## WHAT THE EXERCISE ASKS
Copy out exactly the lines from the first line of the material below through the line containing "build.tube(place(line_downs, twist, 0.93), FOLD_RADIUS, 6, 0)", and nothing beyond them.

## INFORMATION SUPPLIED
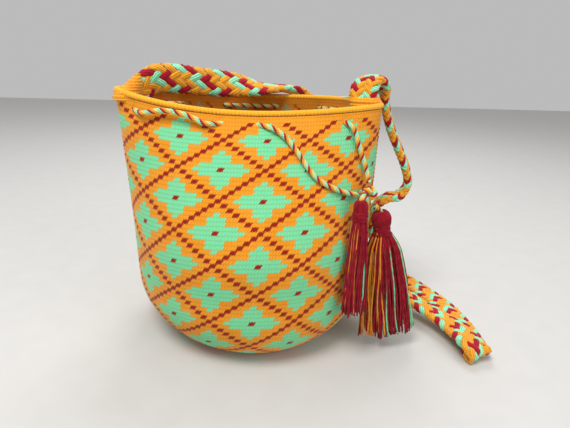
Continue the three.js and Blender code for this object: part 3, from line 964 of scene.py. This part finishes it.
def make_tassel(name, spec, strands, choose, seed, materials, cord_materials):
    rng = np.random.default_rng(seed)
    start, axis, length, across, depth = tassel_frame(spec)
    downs, wide, deep = tassel_outline(spec, length)
    neck_down = spec["neck_down"]
    build = Build()

    def place(down, turn, share):
        down = np.asarray(down, float)
        w = np.interp(down, downs, wide) * share
        d = np.interp(down, downs, deep) * share
        return start + axis * down[:, None] + across * (np.cos(turn) * w)[:, None] + depth * (
            np.sin(turn) * d)[:, None]

    # folded yarn over the head, on a core that closes the gaps
    core_downs = np.linspace(0.5, neck_down + 20, 16)
    turns = np.arange(20) / 20 * 2 * np.pi
    core = np.stack([place(core_downs, t, 0.8) for t in turns], 1)
    build.grid(core, np.arange(20) / 20, core_downs)
    folds = int(spec["head"] * 3.4)
    for k in range(folds):
        turn = (k + rng.uniform(-0.2, 0.2)) / folds * 2 * np.pi
        line_downs = np.linspace(0, neck_down + 6, 14)
        twist = turn + 0.25 * np.sin(line_downs / neck_down * np.pi)
        build.tube(place(line_downs, twist, 0.93), FOLD_RADIUS, 6, 0)

    # loose ends of the skirt
    for k in range(strands):
        turn = rng.uniform(0, 2 * np.pi)
        share = np.sqrt(rng.uniform(0.04, 1.0))
        end = length * rng.uniform(0.93, 1.0)
        line_downs = np.linspace(neck_down - 3, end, 18)
        line = place(line_downs, turn + rng.uniform(-0.25, 0.25) * (line_downs / length), share * 0.95)
        loose = smooth_step(line_downs, neck_down, length)
        for way, size in ((across, 1.0), (depth, 0.8)):
            wave = rng.uniform(0.6, 1.8) * size * np.sin(
                line_downs / rng.uniform(11, 22) + rng.uniform(0, 2 * np.pi))
            line = line + way * (wave * loose)[:, None]
        line[:, 2] = np.maximum(line[:, 2], 1.2)
        build.tube(line, STRAND_RADIUS, 6, choose(np.cos(turn) * share, rng.random()))
    build.make(f"{name}_yarn", materials, name, [f"{name}_hank"])

    # yarn wound round the neck
    wraps = Build()
    turn = np.linspace(0, 2 * np.pi * WRAP_TURNS, 120)
    radius = spec["neck"] + 0.6
    line = (
        start + axis * (neck_down - 2 + turn / (2 * np.pi) * WRAP_STEP)[:, None]
        + across * (np.cos(turn) * radius)[:, None] + depth * (np.sin(turn) * radius)[:, None]
    )
    wraps.tube(line, WRAP_RADIUS, 6, 0)
    wraps.make(f"{name}_wrap", materials, name, [f"{name}_binding"])

    cord = Build()
    hinge = np.array(spec["hinge"], float)
    line = evenly([hinge + (hinge - start) * 0.25, hinge, (hinge + start) / 2, start + axis * 1.5], 0.8)
    twisted(cord, line, CORD_DIAMETER / 2, CORD_PITCH, CORD_PLIES)
    cord.make(f"{name}_lead", cord_materials, name, [f"{name}_cord"])


def right_colour(side, chance):
    if side < -0.25:
        return 1 if chance < 0.62 else 0
    if side > 0.8:
        return 2 if chance < 0.8 else 0
    if 0.12 < side < 0.24:
        return 2 if chance < 0.4 else 0
    return 0 if chance < 0.94 else 2


def left_colour(side, chance):
    if side > 0.3:
        return 0 if chance < 0.75 else 2
    return 0 if chance < 0.88 else 1


def make_knot(materials):
    """The two ends of the drawstring tied in one loose knot."""
    t = np.linspace(0, 2 * np.pi, 180)
    line = np.stack([
        6.6 * (np.sin(t) + 2 * np.sin(2 * t)) / 3,
        -4.2 * np.sin(3 * t),
        8.2 * (np.cos(t) - 2 * np.cos(2 * t)) / 3,
    ], -1) + KNOT
    build = Build()
    twisted(build, line, CORD_DIAMETER / 2, CORD_PITCH, CORD_PLIES)
    build.make("drawstring_tie", materials, "bag", ["drawstring_knot"])


def make_yarn_tail():
    build = Build()
    twisted(build, evenly(YARN_TAIL, 0.3), 1.0, 3.0, [0, 0], 6)
    material = yarn("thread_mint", (0.6, 0.9, 0.75), plies=2, twist=2)
    build.make("loose_thread", [material], "bag", ["yarn_tail"])


make_bag()
make_bead()
TAB_CROCHET = tab_material()
make_tab("left_tab", "left_strap_tab", LEFT_TAB, TAB_CROCHET)
make_tab("right_tab", "right_strap_tab", RIGHT_TAB, TAB_CROCHET)
TASSEL_YARNS = [
    yarn("tassel_crimson", CRIMSON, shade_and_fibre_dark=0.6, plies=2, twist=11, sheen=0.1),
    yarn("tassel_yellow", (0.85, 0.3, 0.012), shade_and_fibre_dark=0.6, plies=2, twist=11),
    yarn("tassel_mint", MINT, shade_and_fibre_dark=0.6, plies=2, twist=11),
]
make_tassel("left_tassel", TASSELS["left_tassel"], 95, left_colour, 11, TASSEL_YARNS, CORD_YARNS)
make_tassel("right_tassel", TASSELS["right_tassel"], 230, right_colour, 7, TASSEL_YARNS, CORD_YARNS)
make_knot(CORD_YARNS)
make_yarn_tail()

## THE OUTPUT
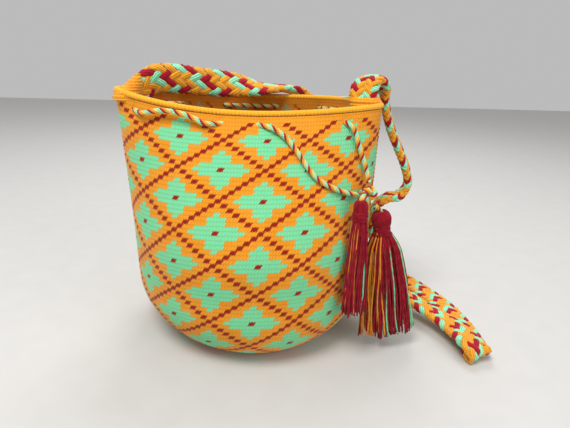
Continue the three.js and Blender code for this object: part 3, from line 964 of scene.py. This part finishes it.
def make_tassel(name, spec, strands, choose, seed, materials, cord_materials):
    rng = np.random.default_rng(seed)
    start, axis, length, across, depth = tassel_frame(spec)
    downs, wide, deep = tassel_outline(spec, length)
    neck_down = spec["neck_down"]
    build = Build()

    def place(down, turn, share):
        down = np.asarray(down, float)
        w = np.interp(down, downs, wide) * share
        d = np.interp(down, downs, deep) * share
        return start + axis * down[:, None] + across * (np.cos(turn) * w)[:, None] + depth * (
            np.sin(turn) * d)[:, None]

    # folded yarn over the head, on a core that closes the gaps
    core_downs = np.linspace(0.5, neck_down + 20, 16)
    turns = np.arange(20) / 20 * 2 * np.pi
    core = np.stack([place(core_downs, t, 0.8) for t in turns], 1)
    build.grid(core, np.arange(20) / 20, core_downs)
    folds = int(spec["head"] * 3.4)
    for k in range(folds):
        turn = (k + rng.uniform(-0.2, 0.2)) / folds * 2 * np.pi
        line_downs = np.linspace(0, neck_down + 6, 14)
        twist = turn + 0.25 * np.sin(line_downs / neck_down * np.pi)
        build.tube(place(line_downs, twist, 0.93), FOLD_RADIUS, 6, 0)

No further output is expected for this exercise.